Lead me, O LORD, in your righteousness because of my enemies— make straight your way before me.

 

The great mercy, this lovingkindness, the unfailing love, this chesed, then has different effects on us. It gives hope in the face of horrifying evil and aggravating sin. The great mercy of God gives us a place to go with our frustrations and fears. When we are overwhelmed, staring at the ceiling, reading the news, we pray verse 9:

Not a word from their mouth can be trusted; their heart is filled with destruction. Their throat is an open grave; with their tongue they speak deceit. Declare them guilty, O God! Let their intrigues be their downfall. Banish them for their many sins, for they have rebelled against you.

The great mercy of God gives us hope.

 

The great mercy of God makes us grateful. Verse 11:

But let all who take refuge in you be glad; let them ever sing for joy.

The mercy of God doesn’t make us haughty. The mercy of God doesn’t make us proud. The mercy of God doesn’t make us better than everybody else. No, the mercy of God makes us grateful. We sigh in sadness when we see the wickedness of the world, but we sigh in relief when we know the great mercy of God. God’s mercy gives us hope. God’s mercy makes us grateful.

 

And God’s mercy, His grace, His love makes us want to share. Because He will defeat evil, because He has saved us, we get out there in the middle of the mess, and we bring God’s purity with us. Verse 11:

Spread your protection over them, that those who love your name may rejoice in you. For surely, O LORD, you bless the righteous; you surround them with your favor as with a shield.

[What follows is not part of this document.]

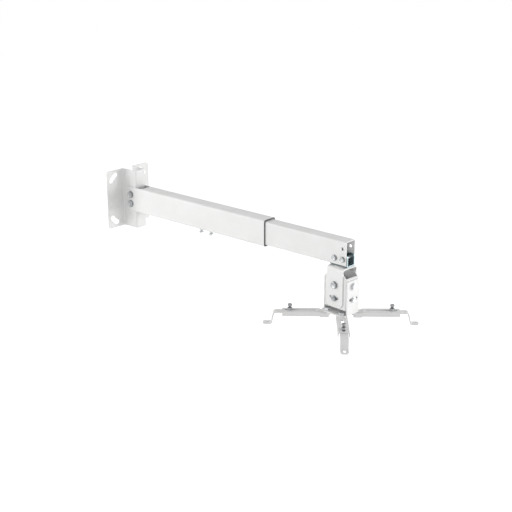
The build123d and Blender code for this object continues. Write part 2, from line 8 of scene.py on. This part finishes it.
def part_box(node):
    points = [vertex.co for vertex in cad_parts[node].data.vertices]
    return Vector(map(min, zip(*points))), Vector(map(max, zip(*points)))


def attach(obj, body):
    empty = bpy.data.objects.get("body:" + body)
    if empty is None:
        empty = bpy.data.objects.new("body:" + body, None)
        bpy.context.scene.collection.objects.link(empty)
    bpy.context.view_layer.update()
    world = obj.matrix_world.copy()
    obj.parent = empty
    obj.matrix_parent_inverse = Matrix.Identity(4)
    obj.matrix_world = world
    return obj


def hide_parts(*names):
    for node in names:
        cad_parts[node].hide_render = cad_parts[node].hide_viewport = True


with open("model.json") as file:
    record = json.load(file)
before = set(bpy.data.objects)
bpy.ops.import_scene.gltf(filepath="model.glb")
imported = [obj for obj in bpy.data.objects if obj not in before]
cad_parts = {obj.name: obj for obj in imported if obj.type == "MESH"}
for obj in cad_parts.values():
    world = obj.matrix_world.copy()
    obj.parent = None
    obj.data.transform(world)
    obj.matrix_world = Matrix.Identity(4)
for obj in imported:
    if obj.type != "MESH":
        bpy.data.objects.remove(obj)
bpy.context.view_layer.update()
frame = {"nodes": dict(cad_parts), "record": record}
bpy.ops.object.select_all(action="DESELECT")

# The photograph's view, in metres and degrees
AIM = Vector((0.40963, 0.0, -0.06336))
AZIMUTH = math.radians(41.28)
ELEVATION = math.radians(18.67)
DISTANCE = 2.4114
LENS = 77.34
SENSOR = 36.0

# Fasteners, in millimetres, by the model's own values: thread radius, pitch, flats, head height
M6 = (3.0, 1.0, 10.0, 4.0)
M8 = (4.0, 1.25, 13.0, 5.3)
M10 = (5.0, 1.5, 16.0, 6.4)
CLAMP_SCREW = (3.0, 1.0, 8.4 * 0.94, 4.2)

# Bolts, in millimetres: size, depth from the seat to the tip, and the radius of the washer.
# The lower bracket is thicker than the yoke, so the bolts in it are longer by the extra.
ROOT_BOLT = (M8, 44.5, 8.3)
HANGER_BOLT = (M6, 37.4, 6.4)
SWIVEL_BOLT = (M10, 18.5, None)
PIVOT_BOLT = (M8, 13.8, 7.9)
LOCK_BOLT = (M6, 12.3, 6.4)
ARM_BOLT = (M8, 13.7, None)
ROLL_BOLT_EXTRA = 0.5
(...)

There is no evil too big that God can’t tackle, using us. There is no sin rooted so deeply that God can’t pull it out, using our words and actions. A friend addicted to drugs can be freed, by God, through us. A nation that tries to silence God can be transformed, by God, through us. A culture that can’t get enough of greed, that can’t stop feeding itself with stuff, a culture that loves to watch human beings humiliate themselves to the level of animals, there is nothing so deeply evil that God won’t transform it, through us.

 

When this world gets too heavy, and evil seems too strong, Psalm 5 tells us what to do. We sigh, but we sigh to the Lord. We accept, but we accept His great mercy. We follow, but we follow Him in righteousness, surrounded by His favor, protected by His love, empowered by His great, great mercy.